Voice Overlay Lifecycle (macOS)

Audience: macOS app contributors. Goal: keep the voice overlay predictable when wake-word and push-to-talk overlap.

Current intent

  • If the overlay is already visible from wake-word and the user presses the hotkey, the hotkey session adopts the existing text instead of resetting it. The overlay stays up while the hotkey is held. When the user releases: send if there is trimmed text, otherwise dismiss.
  • Wake-word alone still auto-sends on silence; push-to-talk sends immediately on release.

Implemented (Dec 9, 2025)

  • Overlay sessions now carry a token per capture (wake-word or push-to-talk). Partial/final/send/dismiss/level updates are dropped when the token doesn’t match, avoiding stale callbacks.
  • Push-to-talk adopts any visible overlay text as a prefix (so pressing the hotkey while the wake overlay is up keeps the text and appends new speech).

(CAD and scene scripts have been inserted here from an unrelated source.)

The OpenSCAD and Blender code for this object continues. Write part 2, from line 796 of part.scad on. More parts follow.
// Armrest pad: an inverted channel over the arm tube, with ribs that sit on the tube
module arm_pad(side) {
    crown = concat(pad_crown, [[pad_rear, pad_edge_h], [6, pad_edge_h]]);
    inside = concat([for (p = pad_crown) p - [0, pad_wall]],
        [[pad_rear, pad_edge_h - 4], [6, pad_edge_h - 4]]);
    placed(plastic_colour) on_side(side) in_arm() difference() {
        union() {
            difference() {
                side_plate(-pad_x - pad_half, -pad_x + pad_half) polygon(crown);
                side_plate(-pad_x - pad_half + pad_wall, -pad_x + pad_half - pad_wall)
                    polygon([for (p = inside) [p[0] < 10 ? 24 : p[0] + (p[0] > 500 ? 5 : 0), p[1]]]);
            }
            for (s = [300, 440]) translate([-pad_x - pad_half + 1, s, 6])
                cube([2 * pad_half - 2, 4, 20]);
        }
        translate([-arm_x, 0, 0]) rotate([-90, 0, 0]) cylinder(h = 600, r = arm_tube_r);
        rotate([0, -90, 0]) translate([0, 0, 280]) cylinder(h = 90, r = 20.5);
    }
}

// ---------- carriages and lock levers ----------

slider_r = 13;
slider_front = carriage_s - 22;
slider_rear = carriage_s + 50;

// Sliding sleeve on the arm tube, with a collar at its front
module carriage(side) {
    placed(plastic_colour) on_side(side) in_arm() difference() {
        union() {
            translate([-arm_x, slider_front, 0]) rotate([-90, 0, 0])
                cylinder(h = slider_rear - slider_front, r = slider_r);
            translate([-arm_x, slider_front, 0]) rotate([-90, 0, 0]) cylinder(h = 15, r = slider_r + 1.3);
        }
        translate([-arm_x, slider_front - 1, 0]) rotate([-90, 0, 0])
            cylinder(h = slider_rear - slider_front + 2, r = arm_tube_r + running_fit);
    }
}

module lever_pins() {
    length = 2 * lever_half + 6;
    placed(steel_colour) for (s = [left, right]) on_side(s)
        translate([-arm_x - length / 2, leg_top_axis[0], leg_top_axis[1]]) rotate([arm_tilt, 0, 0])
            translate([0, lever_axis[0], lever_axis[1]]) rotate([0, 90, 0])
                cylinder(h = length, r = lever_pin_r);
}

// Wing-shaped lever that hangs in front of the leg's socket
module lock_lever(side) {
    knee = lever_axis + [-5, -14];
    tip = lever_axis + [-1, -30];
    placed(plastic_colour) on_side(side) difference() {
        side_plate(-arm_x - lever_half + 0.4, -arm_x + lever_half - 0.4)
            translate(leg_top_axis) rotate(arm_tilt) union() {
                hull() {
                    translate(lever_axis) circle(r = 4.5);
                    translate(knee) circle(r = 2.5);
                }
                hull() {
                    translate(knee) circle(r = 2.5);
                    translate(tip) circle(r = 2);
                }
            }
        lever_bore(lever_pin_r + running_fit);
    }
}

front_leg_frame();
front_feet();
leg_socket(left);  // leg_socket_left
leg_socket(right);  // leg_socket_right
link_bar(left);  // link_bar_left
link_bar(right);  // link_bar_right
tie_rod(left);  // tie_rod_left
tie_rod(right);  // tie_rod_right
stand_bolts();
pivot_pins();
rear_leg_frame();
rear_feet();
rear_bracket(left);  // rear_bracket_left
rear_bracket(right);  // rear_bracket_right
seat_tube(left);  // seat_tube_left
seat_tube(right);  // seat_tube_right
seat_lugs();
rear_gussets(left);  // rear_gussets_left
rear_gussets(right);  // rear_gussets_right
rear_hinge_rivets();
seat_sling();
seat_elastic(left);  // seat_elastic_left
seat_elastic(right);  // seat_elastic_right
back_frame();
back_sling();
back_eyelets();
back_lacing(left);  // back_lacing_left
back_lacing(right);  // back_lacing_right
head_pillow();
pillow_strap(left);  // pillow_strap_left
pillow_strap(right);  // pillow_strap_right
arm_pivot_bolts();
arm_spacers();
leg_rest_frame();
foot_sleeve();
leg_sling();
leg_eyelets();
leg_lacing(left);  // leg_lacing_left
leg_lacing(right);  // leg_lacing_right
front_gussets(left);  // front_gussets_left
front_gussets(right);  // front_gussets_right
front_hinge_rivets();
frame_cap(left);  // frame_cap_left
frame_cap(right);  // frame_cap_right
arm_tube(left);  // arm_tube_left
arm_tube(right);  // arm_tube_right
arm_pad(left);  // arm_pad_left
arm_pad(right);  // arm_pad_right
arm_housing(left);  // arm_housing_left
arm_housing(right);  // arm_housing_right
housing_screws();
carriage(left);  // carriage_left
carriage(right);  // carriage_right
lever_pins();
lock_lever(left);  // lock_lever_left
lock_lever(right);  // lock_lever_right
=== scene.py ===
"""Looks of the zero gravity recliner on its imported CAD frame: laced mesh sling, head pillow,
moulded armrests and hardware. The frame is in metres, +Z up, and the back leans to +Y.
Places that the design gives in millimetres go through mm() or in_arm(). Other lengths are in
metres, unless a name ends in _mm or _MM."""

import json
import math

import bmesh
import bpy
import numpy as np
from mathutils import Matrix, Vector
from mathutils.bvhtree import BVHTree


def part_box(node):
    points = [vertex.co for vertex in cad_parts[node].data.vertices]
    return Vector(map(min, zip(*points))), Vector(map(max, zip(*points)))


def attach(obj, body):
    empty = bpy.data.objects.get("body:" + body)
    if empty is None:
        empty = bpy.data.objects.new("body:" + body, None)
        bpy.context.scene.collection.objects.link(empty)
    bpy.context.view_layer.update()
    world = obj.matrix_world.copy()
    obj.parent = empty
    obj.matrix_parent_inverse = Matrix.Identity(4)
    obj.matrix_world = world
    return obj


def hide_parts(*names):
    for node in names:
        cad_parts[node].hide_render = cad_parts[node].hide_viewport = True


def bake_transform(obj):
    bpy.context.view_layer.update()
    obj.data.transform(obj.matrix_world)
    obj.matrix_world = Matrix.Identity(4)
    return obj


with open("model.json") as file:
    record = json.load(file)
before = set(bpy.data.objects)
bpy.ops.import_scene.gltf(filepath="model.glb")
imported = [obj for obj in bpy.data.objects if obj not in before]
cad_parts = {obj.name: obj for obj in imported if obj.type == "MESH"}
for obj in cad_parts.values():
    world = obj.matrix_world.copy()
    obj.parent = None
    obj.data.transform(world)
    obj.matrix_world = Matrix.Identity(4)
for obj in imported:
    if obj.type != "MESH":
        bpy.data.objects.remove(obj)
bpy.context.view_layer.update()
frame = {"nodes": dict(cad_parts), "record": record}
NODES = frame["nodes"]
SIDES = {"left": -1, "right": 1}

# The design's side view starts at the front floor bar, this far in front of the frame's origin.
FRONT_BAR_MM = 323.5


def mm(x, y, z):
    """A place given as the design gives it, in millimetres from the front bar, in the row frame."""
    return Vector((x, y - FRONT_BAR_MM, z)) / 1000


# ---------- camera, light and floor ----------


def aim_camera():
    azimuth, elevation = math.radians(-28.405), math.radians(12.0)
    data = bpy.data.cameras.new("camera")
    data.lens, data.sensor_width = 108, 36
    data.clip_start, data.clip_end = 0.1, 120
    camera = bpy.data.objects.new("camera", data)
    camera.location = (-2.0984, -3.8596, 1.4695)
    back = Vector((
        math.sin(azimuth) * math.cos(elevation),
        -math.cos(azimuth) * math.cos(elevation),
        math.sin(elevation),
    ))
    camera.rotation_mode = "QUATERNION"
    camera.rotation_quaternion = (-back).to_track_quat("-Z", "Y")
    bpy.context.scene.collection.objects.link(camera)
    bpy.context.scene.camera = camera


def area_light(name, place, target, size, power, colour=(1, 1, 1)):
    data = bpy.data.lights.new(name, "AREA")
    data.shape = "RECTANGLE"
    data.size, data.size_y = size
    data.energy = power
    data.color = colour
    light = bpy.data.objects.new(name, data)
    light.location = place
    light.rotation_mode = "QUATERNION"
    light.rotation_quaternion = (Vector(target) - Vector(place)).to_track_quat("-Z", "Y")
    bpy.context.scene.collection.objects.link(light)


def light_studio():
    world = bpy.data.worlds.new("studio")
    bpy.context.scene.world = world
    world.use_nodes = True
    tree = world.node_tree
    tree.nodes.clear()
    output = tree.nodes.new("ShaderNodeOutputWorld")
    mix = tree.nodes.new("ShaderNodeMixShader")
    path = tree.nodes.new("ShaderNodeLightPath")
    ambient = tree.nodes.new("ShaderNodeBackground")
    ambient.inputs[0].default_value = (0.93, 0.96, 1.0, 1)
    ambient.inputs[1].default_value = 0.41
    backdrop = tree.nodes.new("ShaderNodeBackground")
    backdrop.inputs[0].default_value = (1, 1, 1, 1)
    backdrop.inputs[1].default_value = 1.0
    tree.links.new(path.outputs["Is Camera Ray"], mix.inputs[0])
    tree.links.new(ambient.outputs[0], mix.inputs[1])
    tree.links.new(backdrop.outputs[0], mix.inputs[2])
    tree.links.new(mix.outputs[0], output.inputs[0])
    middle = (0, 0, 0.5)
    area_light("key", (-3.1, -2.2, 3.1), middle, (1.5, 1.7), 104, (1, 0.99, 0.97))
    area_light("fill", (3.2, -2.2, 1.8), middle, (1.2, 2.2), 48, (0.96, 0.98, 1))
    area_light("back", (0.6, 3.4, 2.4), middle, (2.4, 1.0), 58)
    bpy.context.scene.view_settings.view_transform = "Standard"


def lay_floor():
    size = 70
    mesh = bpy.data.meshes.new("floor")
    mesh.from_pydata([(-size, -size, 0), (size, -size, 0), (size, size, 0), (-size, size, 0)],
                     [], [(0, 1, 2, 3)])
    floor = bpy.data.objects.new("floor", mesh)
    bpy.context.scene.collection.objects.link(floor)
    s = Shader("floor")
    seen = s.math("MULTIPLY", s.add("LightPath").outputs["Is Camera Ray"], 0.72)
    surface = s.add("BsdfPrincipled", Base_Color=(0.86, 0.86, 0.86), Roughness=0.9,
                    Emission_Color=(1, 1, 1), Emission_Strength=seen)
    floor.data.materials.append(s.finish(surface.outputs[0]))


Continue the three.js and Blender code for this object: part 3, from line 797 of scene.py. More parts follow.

It waits up to 1.5s for a final transcript before falling back to the current text.
  • Chime/overlay logging is emitted at info in categories voicewake.overlay, voicewake.ptt, and voicewake.chime (session start, partial, final, send, dismiss, chime reason).

Current structure

  • VoiceSessionCoordinator owns the active tokenized voice session and drops stale partial/final/send/dismiss callbacks.
  • VoiceWakeRuntime handles wake-word capture, silence windows, hard stops, and restart after dismiss.
  • VoicePushToTalk handles the right-Option/Cmd+Fn push-to-talk path and pauses wake-word capture while the hotkey session is active.
  • VoiceWakeOverlayController renders the overlay and forwards user actions back through the active session token.
  • Logs use subsystem ai.fased with categories including voicewake.runtime, voicewake.coordinator, voicewake.overlay, voicewake.ptt, voicewake.forward, and voicewake.chime.

Debugging checklist

  • Stream logs while reproducing a sticky overlay:
    sudo log stream --predicate 'subsystem == "ai.fased" AND category CONTAINS "voicewake"' --level info --style compact
    
  • Verify only one active session token; stale callbacks should be dropped by the coordinator.
  • Ensure push-to-talk release always calls endCapture with the active token; if text is empty, expect dismiss without chime or send.